Coulomb's Law lab , , it do tommorrow

[Suy]

Coulomb's Law lab , please help, it do tommorrow

Homework Statement

Here is the picturehttp://img407.imageshack.us/img407/933/48460315.jpg
Distance(cm) radius(cm)
0.2 1.4
0.4 1.4
0.8 1.35
1.0 1.35
1.2 1.3

This is the procedure:
Set up apparatus. Charge the sphere on the block by induction. Observe what happens to the suspended sphere as the charged sphere is brought close to it. Allow the suspended sphere to come into contact with the first.
Allow suspended sphere to return to rest position.

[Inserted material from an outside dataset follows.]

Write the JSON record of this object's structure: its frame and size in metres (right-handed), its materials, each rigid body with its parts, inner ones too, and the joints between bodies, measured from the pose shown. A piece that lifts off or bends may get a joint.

Bring the furst sphere towards the suspended sphere again to make mesurements.

Homework Equations

F_e=mg*d/L
this is the equation that teacher gave us, but i don't understand this equation at all.

The Attempt at a Solution

I don't really understand the equation F_e=mg*d/L, why is it d/L(distance/length of string, right)
and why we don't use F_e=(kq₁q₂)/r²
Also, I need 3 source of error , not including human error,
but i have no clue what is it, it do tomorrow , if anyone can help me///

 

[rl.bhat]

Resultant of mg and Fe makes an angle θ with the vertical.
Draw the figure and find out what is d/L stands for and how it is related to Fe and mg.

 

[Suy]

Resultant of mg and Fe makes an angle θ with the vertical.
Draw the figure and find out what is d/L stands for and how it is related to Fe and mg.

I still don't get it...

 

[rl.bhat]

If Fx and Fy are the components of a force F, and if θ is the angle between F and Fx, then tanθ = ?.

 

[Suy]

is it right?, but how do u find y

 

[rl.bhat]

View attachment 20684
is it right?, but how do u find y

I can't see the attachment.
If θ is very small, tanθ is nearly equal to θ, and d/L is θ.

 

[Suy]

http://img200.imageshack.us/img200/3631/34175284.jpg
do you mean tanθ=(y/x)

 

[rl.bhat]

No. The resultant of Fe and mg will be along the string of length L. In this position string makes an angle θ with the vertical and the suspended sphere displaced a small distance d, then tanθ = d/L = Fe/mg.

 

[Suy]

Can u draw a picture for me, i am confused...
sorry, but i really don't get it..

 

[rl.bhat]

Sorry. I don,t know how to draw the picture. Anyway I will explain from your picture.
You have shown the separation of two positions of the suspended charged sphere as x or d.
In the equilibrium position of the sphere, F acts horizontally and mg acts vertically.
The relation between the length of the arc d, radius L and subtended angle θ is d = Lθ.

 

[Suy]

Fnially, thanks a lot,
now i understand what you mean,
since tanθ=F/(mg) and tanθ=d/(L), so F/(mg)=d/L, if i solve for F, F=mg*(d/L)
but i don't understand why do we use F_{e x-component
http://img200.imageshack.us/img200/3631/341752}

 

[rl.bhat]

Where are we using Fe x-component?

 

[Suy]

http://img200.imageshack.us/img200/3631/34175284.jpg
this picture, i guess i am wrong..

 

[Suy]

i have 2 more question, the teacher asked to graph force vs r and straighten the graph,
Do i use 1/r2 ?
and F=mg*(d/L),
g=9.81m/s, or -9.81m/s?

a point charge of -0.35 nC is fixed at the origin. where must and electron be placed in order for the electric force acting on it to be exactly opposite to its weight?
To balance the force, mg=k(q1q2)/r2
q1=-0.35 nC
but i am not sure how to find q2 and the mass

 

[rl.bhat]

I don't understand what he means by straighten the graph.
g = 9.8 m/s^2

You have that the weight of the electron is equal to the force between q1 and q2.
Mass of the electron and its charge is given in any book.

 

[Suy]

I think he wanted us to make a straight line, not a curve
i remember the relation between F and r is
The gravitation attraction force between two point masses is directly proportional to the product of their masses and inversely proportional to the square of their separation distance.
is this same as electrostatics,because they have similar equation

 

[MattH25]

to straighten your curve you have to use the inverse of radius sqaured (1/r2)